Une vaste campagne d’éducation publique est nécessaire pour reconnaître l’islamophobie comme une forme de racisme et non comme un simple désaccord religieux. Il est essentiel de sensibiliser aux conséquences de cette discrimination sur l’ensemble des sociétés. Cependant, toute campagne éducative efficace doit aussi reconnaître que l’islamophobie est un projet d’État. De nombreux gouvernements et leurs agences ne cherchent pas à l’éradiquer, mais à la perpétuer. Ce phénomène ne se limite pas à Tel-Aviv, Delhi ou Paris : même certains États membres de l’Organisation de la coopération islamique en sont parmi les principaux promoteurs. Ces régimes financent des figures islamophobes, soutiennent des groupes extrémistes et concluent des accords occultes pour alimenter cette idéologie. Trop de dirigeants pensent que leur islamophobie les protégera de figures comme Trump et leur assurera un pouvoir sans fin.

La diplomatie publique et les efforts diplomatiques traditionnels sont essentiels pour lutter efficacement contre l’islamophobie. Cela nécessite une approche coordonnée et la mise en place d’une alliance internationale contre l’islamophobie. Une telle coalition rassemblerait des organisations de défense des droits civiques et humains, des réseaux médiatiques, des syndicats, des plateformes numériques et des gouvernements conscients des dangers de l’islamophobie. En unissant leurs forces, ces acteurs pourraient sensibiliser l’opinion publique, encourager des réformes politiques significatives et démanteler les structures qui favorisent l’islamophobie à l’échelle mondiale.

La question essentielle pour combattre l’islamophobie n’est pas seulement de savoir ce qu’il faut faire, mais qui agira.
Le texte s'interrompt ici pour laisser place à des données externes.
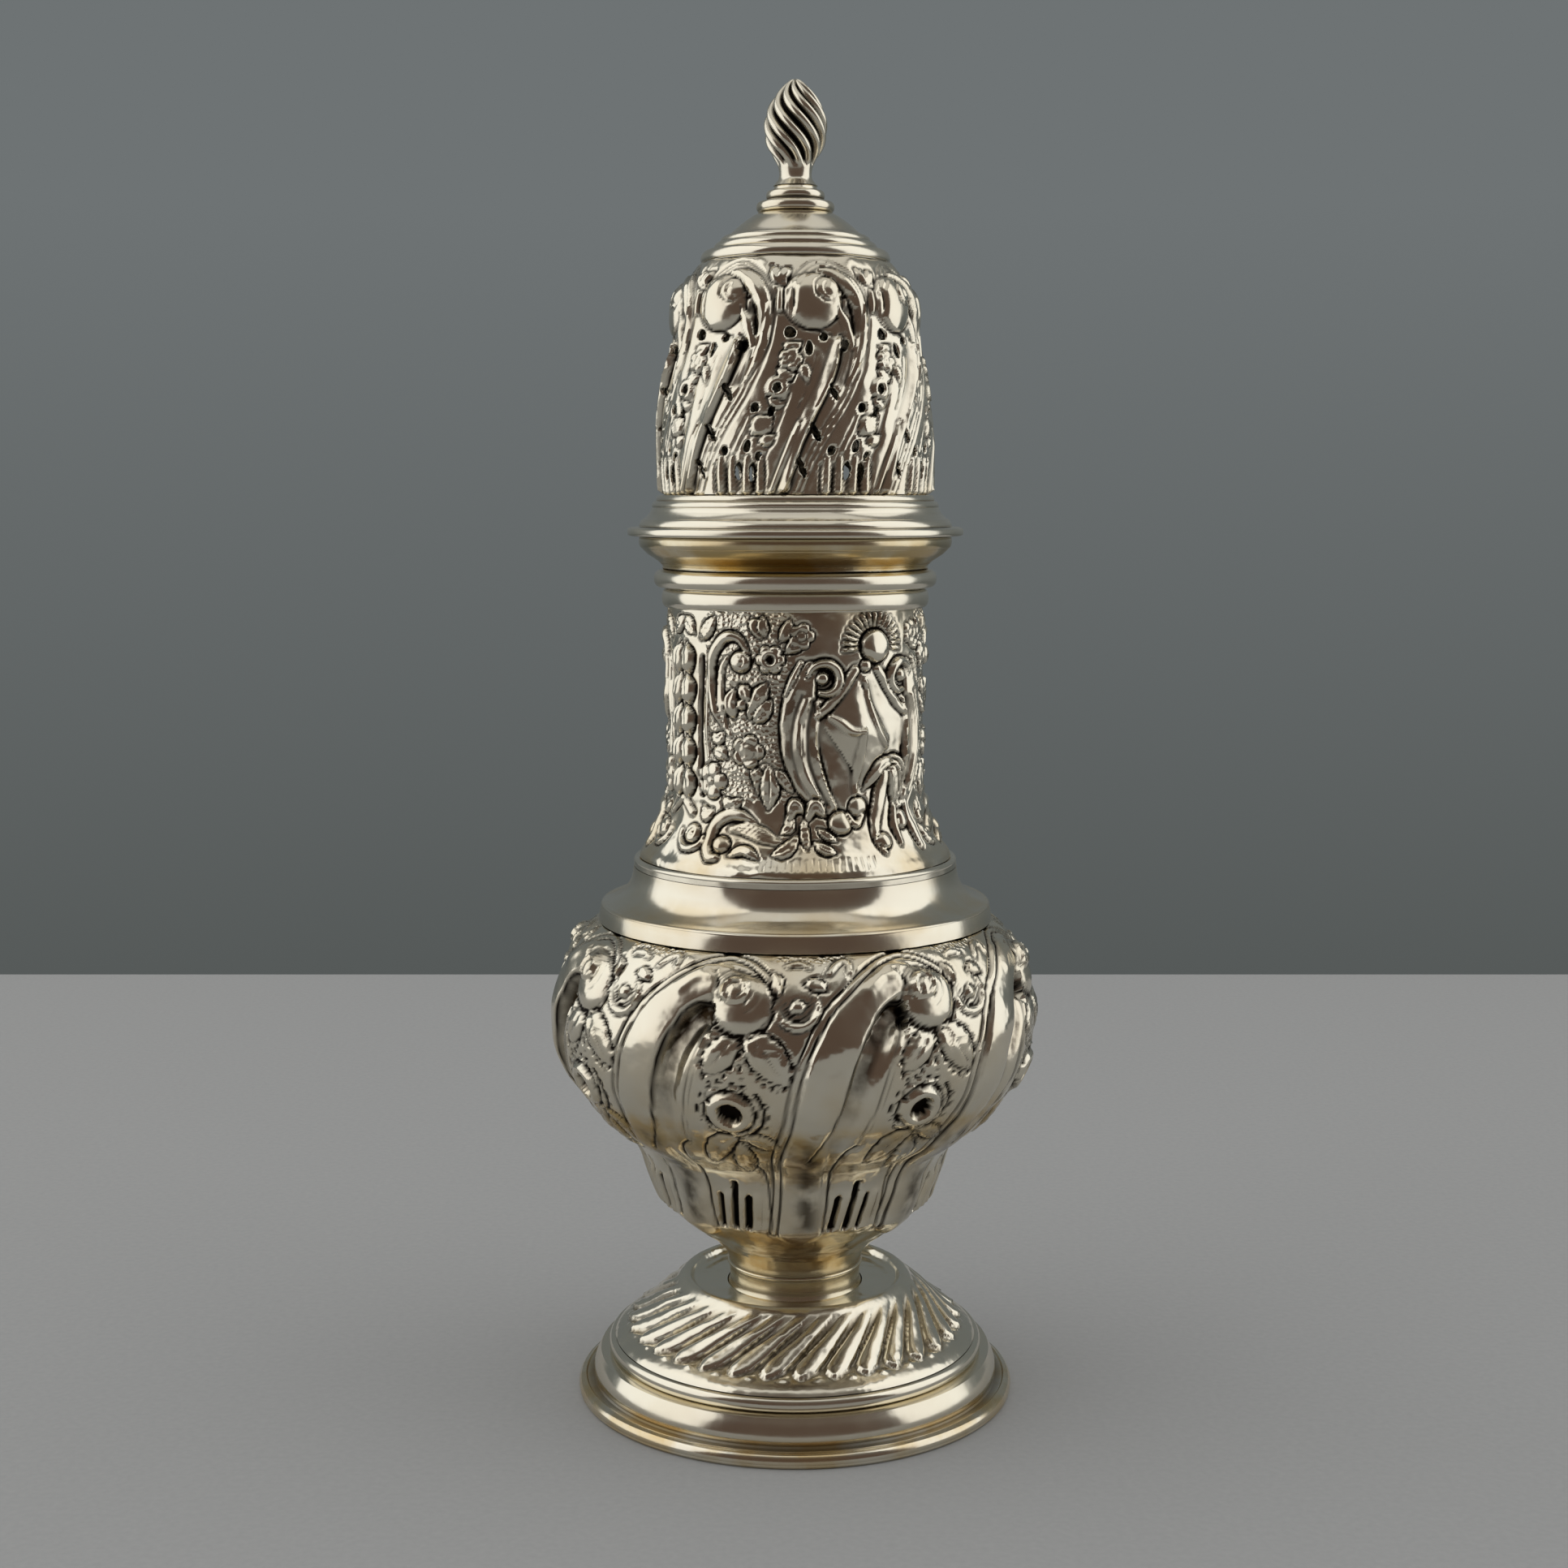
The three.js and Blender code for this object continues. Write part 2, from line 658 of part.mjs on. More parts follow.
function finial() {
  const budLevel = finialLevel + 2.7;
  const tip = finialLevel + finialHeight;
  const bud = new THREE.SplineCurve([
    at(finialNeckRadius, budLevel),
    at(budRadius - 0.4, budLevel + 3),
    at(budRadius, budLevel + 6),
    at(budRadius - 1.4, tip - 3.3),
    at(0.9, tip - 0.6),
  ]).getPoints(7);
  const shape = turned([
    at(0, finialLevel),
    at(finialNeckRadius + 0.5, finialLevel),
    at(finialNeckRadius, finialLevel + 0.9),
    ...bud,
    at(0, tip),
  ], budRidges * 3);
  const shareUp = (z) => THREE.MathUtils.clamp((z - budLevel) / (tip - budLevel), 0, 1);
  return chased(shape, (angle, z) => {
    const ridge = Math.abs(Math.sin((Math.PI * angle * budRidges) / 360));
    return budRidgeDepth * smooth(shareUp(z) / 0.15) * smooth((1 - shareUp(z)) / 0.2) * (ridge - 0.8);
  }, (z) => budTwist * shareUp(z));
}

// Assembly

function piece(name, geometry, finish) {
  const mesh = new THREE.Mesh(geometry, new THREE.MeshStandardMaterial(finish));
  mesh.name = name;
  return mesh;
}

const body = new THREE.Group();
body.add(
  piece("foot_rim", footRim(), silver),
  piece("foot_bead", wire(footBore + footTubeWall, footBeadRadius, footBeadLevel, footDomeLevel), silver),
  piece("foot_dome", footDome(), silver),
  piece("stem", stem(), gilded),
  piece("bowl", bowl(), silver),
  piece("shoulder", shoulder(), silver),
  piece("neck_base_wire", wire(neckBaseRadius, neckBaseWireRadius, neckWireLevel, neckLevel), silver),
  piece("neck", neck(), silver),
  piece("neck_wire_lower", wire(neckTopRadius, lowerWireRadius, lowerWireLevel, upperWireLevel), silver),
  piece("neck_wire_upper", wire(neckTopRadius, upperWireRadius, upperWireLevel, lipLevel), silver),
  piece("neck_lip", neckLip(), gilded),
);

const cover = new THREE.Group();
cover.add(
  piece("cover_bezel", coverBezel(), silver),
  piece("cover_flange", coverFlange(), silver),
  piece("cover_rim_moulding", coverRimMoulding(), silver),
  piece("cover_dome", coverDome(), silver),
  piece("crown_wire", wire(crownRadius, crownWireRadius, crownLevel, reedLevel), silver),
  piece("cover_crown", coverCrown(), silver),
  piece("finial_button", finialButton(), silver),
  piece("finial", finial(), silver),
);

const caster = new THREE.Group();
caster.add(body, cover);

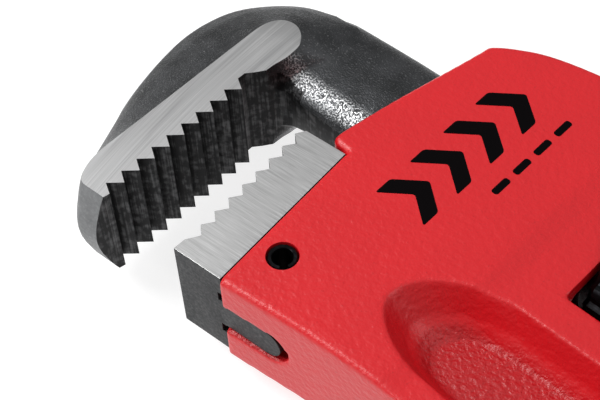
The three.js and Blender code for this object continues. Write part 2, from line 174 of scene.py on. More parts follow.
def add_prism(bm: bmesh.types.BMesh, outline: Sequence[Sequence[float]], half: float) -> None:
    """Adds an outline extruded to both sides of mid-thickness.

    Args:
        bm: The mesh that gets the prism.
        outline: The corners in the drawing plane.
        half: Half the prism's thickness.
    """
    verts = [bm.verts.new((x, y, -half)) for x, y in outline]
    base = bm.faces.new(verts)
    raised = bmesh.ops.extrude_face_region(bm, geom=[base])["geom"]
    tops = [v for v in raised if isinstance(v, bmesh.types.BMVert)]
    bmesh.ops.translate(bm, verts=tops, vec=(0, 0, 2 * half))
    bmesh.ops.recalc_face_normals(bm, faces=bm.faces)


def add_box(bm: bmesh.types.BMesh, low: Sequence[float], high: Sequence[float]) -> None:
    """Adds a box between two corners."""
    size = Vector(high) - Vector(low)
    place = Matrix.Translation((Vector(high) + Vector(low)) / 2) @ Matrix.Diagonal((*size, 1))
    bmesh.ops.create_cube(bm, size=1, matrix=place)


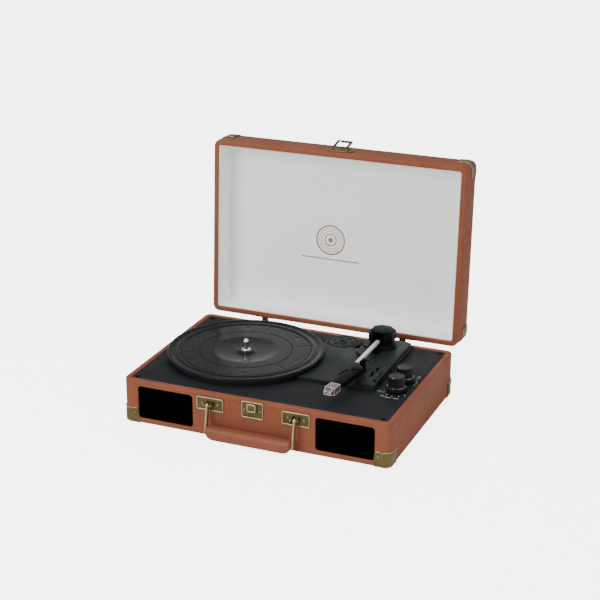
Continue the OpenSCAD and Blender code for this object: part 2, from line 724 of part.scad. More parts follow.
module lid_hinge_leaves() color("darkkhaki") opened() difference() {
    for (s = [-1, 1]) translate([s * hinge_x, 0, 0]) {
        translate([0, rear + plate_t, rim + 14]) front_plate(30, 20, 2, plate_t);
        translate([-4.6, rear + plate_t, rim + 4.4]) cube([9.2, hinge_back - plate_t + 0.8, 1.4]);
        translate([-4.6, hinge_y - 0.8, hinge_z + 1]) cube([9.2, 1.6, rim + 5.8 - hinge_z - 1]);
        translate([0, hinge_y, hinge_z]) rod_x(2.6, 9.2);
    }
    at_hinge() rod_x(1.3 + run, 3 * hinge_x);
    for (p = lid_leaf_screws) translate([p[0], rear - 2, p[1]]) front_hole();
}

module hasp_plate() color("darkkhaki") opened() difference() {
    union() {
        translate([0, front, hasp_z + 7]) front_plate(34, 16, 2, plate_t);
        for (x = [-11, 11]) translate([x, 0, 0]) {
            translate([0, hasp_y, hasp_z]) rod_x(1.9, 6);
            translate([-3, hasp_y, hasp_z - 0.9]) cube([6, 3.2, 1.8]);
        }
        translate([0, hasp_y, hasp_z]) rod_x(0.95, 20);
    }
    for (p = hasp_screws) translate([p[0], front - 3, p[1]]) front_hole();
}

// window-shaped hasp, drawn hanging closed over the catch, folded back on the lid
module hasp() color("darkkhaki") opened() translate([0, hasp_y, hasp_z]) rotate([-hasp_fold, 0, 0]) {
    difference() {
        union() {
            rod_x(1.8, 15.4);
            translate([-7.7, -0.6, -10]) cube([15.4, 1.2, 10]);
            translate([0, 0.6, -14.8]) front_plate(22, 21.4, 2, 1.2);
        }
        rod_x(0.95 + run, 20);
        translate([-7.4, -3, -22.6]) cube([14.8, 6, 17.4]);
    }
    translate([-6, -2.4, -25.5]) cube([12, 2, 1.2]);
}

placed() base_carcass();
placed() base_wrap();
placed() deck_plate();
placed() deck_screws();
placed() mech_chassis();
placed() spindle();
placed() motor();
placed() drive_belt();
placed() amp_board();
placed() function_switch();
placed() volume_pot();
placed() speaker_left();
placed() speaker_right();
placed() speaker_cones();
placed() grille_left();
placed() grille_right();
placed() handle_brackets();
placed() front_screws();
placed() handle_pins();
placed() catch_plate();
placed() base_corner_guards();
placed() base_corner_nails();
placed() base_hinge_leaves();
placed() hinge_pins();
placed() rear_screws();
placed() jack_panel();
placed() dc_jack();
placed() rca_jacks();
placed() phones_jack();
placed() feet();
placed() tonearm_base();
placed() tonearm_column();
placed() arm_rest();
placed() platter();
placed() platter_bush();
placed() motor_pulley();
placed() gimbal_hood();
placed() arm_block();
placed() arm_tube();
placed() headshell();
placed() cartridge();
placed() stylus();
placed() arm_clip();
placed() cue_lifter();
placed() cue_lever();
placed() speed_switch();
placed() autostop_switch();
placed() function_knob();
placed() volume_knob();
placed() adapter_45();
placed() handle_frame();
placed() handle_grip();
placed() lid_carcass();
placed() lid_wrap();
placed() lid_lining();
placed() lid_corner_guards();
placed() lid_fasteners();
placed() lid_hinge_leaves();
placed() hasp_plate();
placed() hasp();
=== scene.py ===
"""Suitcase record player: the finished cloth, brass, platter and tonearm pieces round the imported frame."""

import json
import math

import bmesh
import bpy
import numpy as np
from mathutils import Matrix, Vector


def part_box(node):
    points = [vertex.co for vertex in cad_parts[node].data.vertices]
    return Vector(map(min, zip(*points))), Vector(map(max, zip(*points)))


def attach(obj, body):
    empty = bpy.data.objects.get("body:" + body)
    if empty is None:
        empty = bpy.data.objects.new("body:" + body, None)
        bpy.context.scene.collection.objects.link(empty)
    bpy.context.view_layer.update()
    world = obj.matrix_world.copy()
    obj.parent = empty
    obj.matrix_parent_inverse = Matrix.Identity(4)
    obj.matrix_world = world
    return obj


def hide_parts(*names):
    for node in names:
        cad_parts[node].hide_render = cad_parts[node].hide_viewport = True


bl_info = {
    "name": "Suitcase record player",
    "version": (1, 0, 0),
    "blender": (4, 5, 0),
    "location": "3D View > Sidebar > Record player",
    "description": "Builds the finished pieces of a suitcase record player round its frame",
    "category": "Object",
}

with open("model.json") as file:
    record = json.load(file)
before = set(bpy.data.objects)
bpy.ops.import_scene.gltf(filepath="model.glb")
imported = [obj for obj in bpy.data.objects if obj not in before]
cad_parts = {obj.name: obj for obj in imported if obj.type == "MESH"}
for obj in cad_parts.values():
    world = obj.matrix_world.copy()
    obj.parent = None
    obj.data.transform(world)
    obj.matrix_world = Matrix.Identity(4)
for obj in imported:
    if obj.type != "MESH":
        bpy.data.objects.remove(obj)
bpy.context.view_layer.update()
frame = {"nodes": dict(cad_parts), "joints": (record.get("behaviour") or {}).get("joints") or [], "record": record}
BODY_OF = {n: body for body, nodes in frame["record"]["behaviour"]["bodies"].items() for n in nodes}
JOINTS = {joint["name"]: joint for joint in frame["joints"]}

# All shapes below are drawn in millimetres, with the base centred on X and Y and its feet on z = 0.
MM = 0.001
WRAP_LOW, WRAP_HIGH = (np.array(corner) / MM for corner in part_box("base_wrap"))
HALF_W, HALF_D = (WRAP_HIGH - WRAP_LOW)[:2] / 2
MID_Y = (WRAP_HIGH + WRAP_LOW)[1] / 2
FOOT, RIM = WRAP_LOW[2], WRAP_HIGH[2]
FRONT = -HALF_D
HINGE_Y, HINGE_Z = JOINTS["lid_hinge"]["pos_m"][1] / MM - MID_Y, JOINTS["lid_hinge"]["pos_m"][2] / MM
LID_ANGLE = math.radians(JOINTS["lid_hinge"]["range_deg"][0])
LID_GAP, LID_H, LID_BOARD = 0.4, 42.0, 4.0
LID_LOW, LID_HIGH = RIM + LID_GAP, RIM + LID_H
DECK_TOP = RIM - 1
PIVOT = np.array([91.0, 88.0, RIM + 18.5])
SPINDLE = np.array([-66.0, 5.0])
PLATTER_TOP = RIM + 9.5
CORNER = 9.0                        # radius of the case's upright corners
SPEAKER_X, SPEAKER_Z = 119.5, FOOT + 28
BRACKET_X, BRACKET_Z = 57, FOOT + 43
HINGE_X = 100
PLATE = 1.2                         # thickness of the brass plates
NAIL_Z, NAIL_IN = 13.5, 15.5        # how far a guard's nails lie from the case's end and from its side
THROUGH, SUNK = 30, 15              # a cutter's length, and how far of it lies inside the face it cuts
KNOBS = {"function": (150.5, -26.0), "volume": (150.5, 5.5)}
SIDES = (-1, 1)


# ---------------------------------------------------------------- shapes

def opened(points):
    """Turns points of the closed lid about the hinge pins to the open pose: a plain rotation about X."""
    y, z = points[..., 1] - HINGE_Y, points[..., 2] - HINGE_Z
    c, s = math.cos(LID_ANGLE), math.sin(LID_ANGLE)
    return np.stack([points[..., 0], HINGE_Y + c * y - s * z, HINGE_Z + s * y + c * z], -1)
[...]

Pour que l’éducation publique et la diplomatie soient efficaces, une volonté politique collective doit émerger. Au cœur de cet effort commun doit se trouver la reconnaissance que la lutte contre l’islamophobie est une lutte pour la justice et la liberté.

* Les opinions exprimées dans cet article sont celles de l’auteur et ne reflètent pas nécessairement la ligne éditoriale d’Anadolu.